Uma etapa importante na história do baile funk acontece por volta de 1973, quando os bailes das populares equipes de som Soul Grand Prix e Black Power passam a ter uma preocupação com a cultura negra, que logo após abrirá um grande espaço dos bailes na mídia.

A iniciativa dos bailes da época causou alvoroço na imprensa brasileira em 1976, quando são publicadas matérias sobre o título Black Rio, baseadas nessa valorização da cultura negra nos bailes (assim como era feito nos EUA pelo próprio movimento soul). As equipes abraçam essa ideologia e se tornam um movimento de formação da identidade negra.

Nessa situação, o Soul caminha de música para dança à ferramenta de superação do racismo, transformando o baile e sua proposta. Como consequência do espaço que tiveram na mídia, ainda em 1976, a indústria fonográfica desperta seu interesse pelas equipes de som. São lançados discos das equipes mais bem sucedidas do Rio. Também são produzidos artistas do movimento Black Rio com a proposta de criar um soul nacional.

Os artistas de soul nacional, à exceção de Tim Maia, foram fracassos de venda. A direção da indústria fonográfica deslocou-se então para outro estilo: o disco, veiculado pelo sucesso dos filmes de John Travolta. Essa febre da discoteca foi acompanhada pela maioria das equipes de som, sepultando a hegemonia do soul.
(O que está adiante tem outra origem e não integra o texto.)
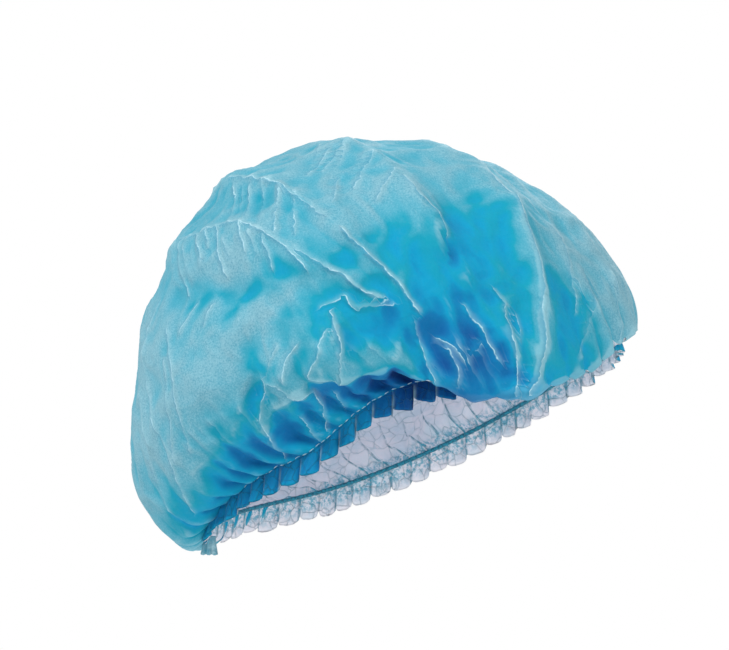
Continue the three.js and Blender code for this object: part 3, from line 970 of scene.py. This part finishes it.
def make_tab():
    """The pinched and welded tail of the strip at the nape: a little fan of cloth."""
    across, down = 13, 12
    u, v = np.meshgrid(np.linspace(-0.5, 0.5, across), np.linspace(0, 1, down), indexing="ij")
    run = TAB_FOOT - TAB_TOP
    side = unit(np.array([-run[2], 0, run[0]]))
    width = TAB_TOP_WIDTH + (TAB_FOOT_WIDTH - TAB_TOP_WIDTH) * v ** 1.3
    gathers = u * TAB_GATHERS * 2 * np.pi + 0.7
    ripple = 0.6 * np.sin(gathers) * (0.35 + 0.65 * v) * (1 + 0.3 * np.sin(5 * v))
    skirt = 1.0 + 0.03 * np.cos(gathers)
    sheet = (TAB_TOP + run * (v * skirt)[..., None] + side * (u * width)[..., None]
             + np.array([0, 1, 0]) * ripple[..., None])
    other = sheet + np.array([0, TAB_THICKNESS, 0])
    points = np.concatenate([sheet.reshape(-1, 3), other.reshape(-1, 3)])
    shift = across * down
    i, j = np.meshgrid(np.arange(across - 1), np.arange(down - 1), indexing="ij")
    a = (i * down + j).ravel()
    quads = np.stack([a, a + 1, a + 1 + down, a + down], -1)
    border = np.concatenate([np.arange(across) * down, (across - 1) * down + np.arange(1, down),
                             np.arange(across - 2, -1, -1) * down + down - 1, np.arange(down - 2, 0, -1)])
    after = np.roll(border, -1)
    rim = np.stack([border, after, after + shift, border + shift], -1)
    faces = np.concatenate([quads, quads[:, ::-1] + shift, rim])
    return mesh_object("tab_cloth", to_row(points), faces, [welded_cloth()])


def make_floor():
    """A round, pale floor under the cap."""
    sides = 64
    angle = 2 * np.pi * np.arange(sides) / sides
    level = np.full(sides, FLOOR_LEVEL)
    points = np.stack([FLOOR_RADIUS * np.cos(angle), FLOOR_RADIUS * np.sin(angle), level], -1)
    nodes = Nodes("pale floor")
    color = nodes.mix(nodes.noise(nodes.place(), 3.0, 2.0), (0.86, 0.87, 0.88, 1), (0.9, 0.9, 0.9, 1))
    nodes.put(nodes.shader.inputs["Base Color"], color)
    nodes.shader.inputs["Roughness"].default_value = 0.9
    return mesh_object("floor", points, np.arange(sides)[None, :], [nodes.material])


def make_camera():
    """The camera at the photo's angle and scale."""
    level = math.cos(CAMERA_ELEVATION)
    back = np.array([math.sin(CAMERA_AZIMUTH) * level, -math.cos(CAMERA_AZIMUTH) * level,
                     math.sin(CAMERA_ELEVATION)])
    right = np.array([math.cos(CAMERA_AZIMUTH), math.sin(CAMERA_AZIMUTH), 0])
    up = np.cross(back, right)
    place = right * PHOTO_MIDDLE[0] + up * PHOTO_MIDDLE[1] + back * CAMERA_DISTANCE
    data = bpy.data.cameras.new("camera")
    data.sensor_width = SENSOR
    data.lens = SENSOR * CAMERA_DISTANCE / (PHOTO_WIDTH * PIXEL * MM)
    camera = bpy.data.objects.new("camera", data)
    matrix = np.eye(4)
    matrix[:3, 0], matrix[:3, 1], matrix[:3, 2], matrix[:3, 3] = right, up, back, place
    camera.matrix_world = Matrix(matrix.tolist())
    bpy.context.scene.collection.objects.link(camera)
    bpy.context.scene.camera = camera


def area_light(name, place, size, power, target=(0, 0, 0.03)):
    data = bpy.data.lights.new(name, "AREA")
    data.shape = "DISK"
    data.size = size
    data.energy = power
    lamp = bpy.data.objects.new(name, data)
    lamp.location = place
    lamp.rotation_euler = (Vector(target) - Vector(place)).to_track_quat("-Z", "Y").to_euler()
    bpy.context.scene.collection.objects.link(lamp)


def make_studio():
    """White surroundings that look brighter than they light, and three soft lamps."""
    world = bpy.data.worlds.new("studio")
    bpy.context.scene.world = world
    world.use_nodes = True
    nodes, links = world.node_tree.nodes, world.node_tree.links
    nodes.clear()
    seen = nodes.new("ShaderNodeBackground")
    seen.inputs["Strength"].default_value = 1.0
    lit = nodes.new("ShaderNodeBackground")
    lit.inputs["Strength"].default_value = 0.5
    for shader in (seen, lit):
        shader.inputs["Color"].default_value = (1, 1, 1, 1)
    path = nodes.new("ShaderNodeLightPath")
    mix = nodes.new("ShaderNodeMixShader")
    out = nodes.new("ShaderNodeOutputWorld")
    links.new(path.outputs["Is Camera Ray"], mix.inputs[0])
    links.new(lit.outputs[0], mix.inputs[1])
    links.new(seen.outputs[0], mix.inputs[2])
    links.new(mix.outputs[0], out.inputs[0])
    bpy.context.scene.view_settings.view_transform = "Standard"
    area_light("key", (-0.9, -1.1, 1.3), 0.7, 22)
    area_light("fill", (1.3, -0.9, 0.6), 0.8, 8)
    area_light("back", (0.2, 1.4, 1.0), 0.9, 12)


make_camera()
make_studio()
crown = make_crown()
hem = make_hem()
elastic = make_elastic()
stitches = make_stitches()
tab = make_tab()
for piece, slot_name in ((crown, "crown_cloth"), (hem, "hem_cloth"), (elastic, "elastic"),
                         (stitches, "hem_cloth"), (tab, "hem_cloth")):
    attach(piece, "root")
for piece, node in ((crown, "crown"), (hem, "hem_frill"), (elastic, "elastic_band"), (tab, "back_tab")):
    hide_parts(node)
make_floor()
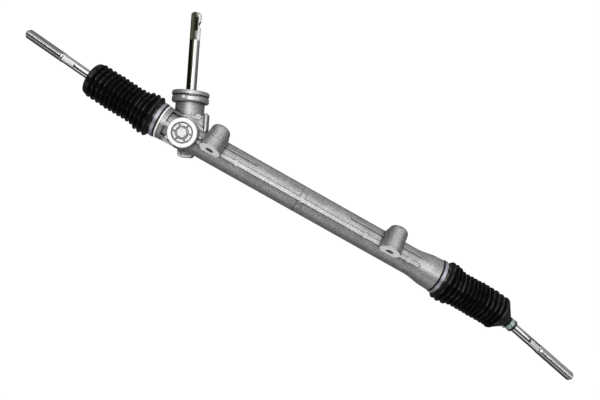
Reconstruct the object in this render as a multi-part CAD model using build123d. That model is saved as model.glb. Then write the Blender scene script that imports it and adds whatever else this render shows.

Nesse período, os bailes se distanciaram da proposta Black Rio e da ideia de orgulho negro.

Após a moda do disco, o baile retorna a black music estadunidense. Surge nesse momento, em 1983, “aquilo que hoje é conhecido como charme, um funk mais “adulto”, melodioso, sem o peso do hip hop” (VIANNA, p.61), que conquista seu espaço nos bailes e nas rádios. Lentamente, os bailes tornam-se novamente populares. Em 1985, o “charme” dá espaço ao hip-hop, mas ainda tem continuidade em alguns bailes fiéis ao estilo.

No começo da década de 1980, o baile se separa da discotecagem dos discos de soul, momento em que surge a nacionalização da música da festa. Nessa época, os DJs tinham uma grande concorrência entre si quanto ao repertório de cada um. Um baile tinha suas músicas características, seus próprios sucessos que nenhuma outra equipe teria. Para que isso fosse possível, os discos que seriam tocados no baile eram buscados no exterior, e nesse caso, sob a influência cultural hegemônica estadunidense, eram buscados nos EUA. O método mais comum de fazer isso, num momento em que a ampla circulação de informações viabilizada pelas novas tecnologias ainda não estava estabelecida, era empregando alguém que viajaria para os EUA com o objetivo de trazer discos dos artistas que lá faziam sucesso.

Até então, os discos escolhidos eram de soul, mas depois do disco surge uma nova tendência nos EUA, o hip-hop. Um destino comum para o viajante que saía do Brasil para comprar discos era Miami, onde surgia uma vertente do hip-hop chamada Miami Bass. O hip-hop em geral foi marcado pelo surgimento da “drum machine‟ Roland TR-808, que permitia a criação de uma sonoridade característica do estilo. O Miami Bass se destaca pelo seu andamento rápido e pelo bumbo frenético‟, e também por um conteúdo lírico controverso, sexualmente explícito.

O Miami Bass passa a ser a influência principal do DJ, que incorpora as técnicas de sampling e de rap dos DJs dos EUA. Surgem agora os MCs, artistas que cantam ou fazem rap‟ com suas próprias letras em cima do sampling do DJ. Até então, era comum que o DJ, ocasionalmente, usasse o microfone para “puxar” algum refrão ou fazer algum comunicado, mas nessa nova relação, o MC é encarregado de todas as responsabilidades de manipulação do microfone, relacionando-se com o público de maneira mais íntima.

Com essa maior proximidade do público e do MC, que era muito mais rara em relação ao DJ, começa a surgir uma figura de “artista” do baile, e, por consequência, começam-se a produzir e registrar sua arte. A tentativa dos DJs e MCs cariocas de emular o Miami Bass, então, pode ser considerada a origem do funk carioca como prática musical. É onde a música estadunidense deixa de ser reproduzida e começa a ser interpretada pelos funkeiros.

Enfim, o livro é uma referência para todos aqueles que estudam a história do movimento funk, um testemunho das visitas de Hermano Vianna aos bailes da época. Atualmente, sua pesquisa é consagrada e o autor é tido como o precursor dos estudos acadêmicos sobre o funk carioca.